Program Coordinator and Research Associate, University of Minnesota
Ambitious goals to protect 30% or more of the Earth’s surface by 2030 (30x30) require strategic near-term targets, to save unprotected natural habitats harboring rare and endangered species. To be able to protect, first we need to identify areas. We began by mapping the entire world, using six global biodiversity data layers. By combining these data layers with maps of existing protected areas and a fractional land cover analysis, using satellite images, identified the remaining habitat available to rare and threatened species. We called these Conservation Imperatives (sites). There are 16,825 sites covering 164 million hectares or just 1.22% of the Earth’s terrestrial surface. I will further discuss where these sites are, how much it will cost to protect them and how we are planning to convert these findings into actions on the ground.

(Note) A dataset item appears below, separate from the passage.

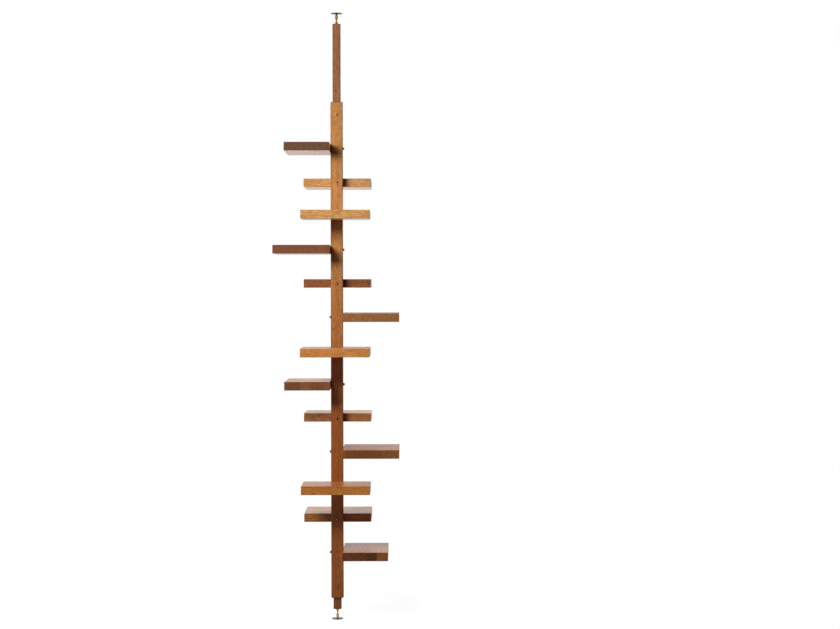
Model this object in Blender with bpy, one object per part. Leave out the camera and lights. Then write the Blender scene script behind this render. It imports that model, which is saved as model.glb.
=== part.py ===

Dr. Anup Joshi is a conservation biologist whose work focuses on identifying remaining natural habitats outside current global protected area system for biodiversity conservation and carbon sequestrations. He has authored some of the most important research in global conservation priority mapping. Anup co-designed the Terai Arc Landscape (TAL), a corridor connecting 14 protected areas in the Nepal and India, which has facilitated movements of wildlife including tigers, rhinos and elephants and double the tiger population. His other work includes translocating 25 greater one-horned rhinos from Chitwan National to Bardia National Park in Nepal (250 miles) and initialing community forest programs in the lowlands of Nepal. Dr. Joshi is Program Coordinator and Research Associate at the University of Minnesota, Conservation Sciences Graduate Program.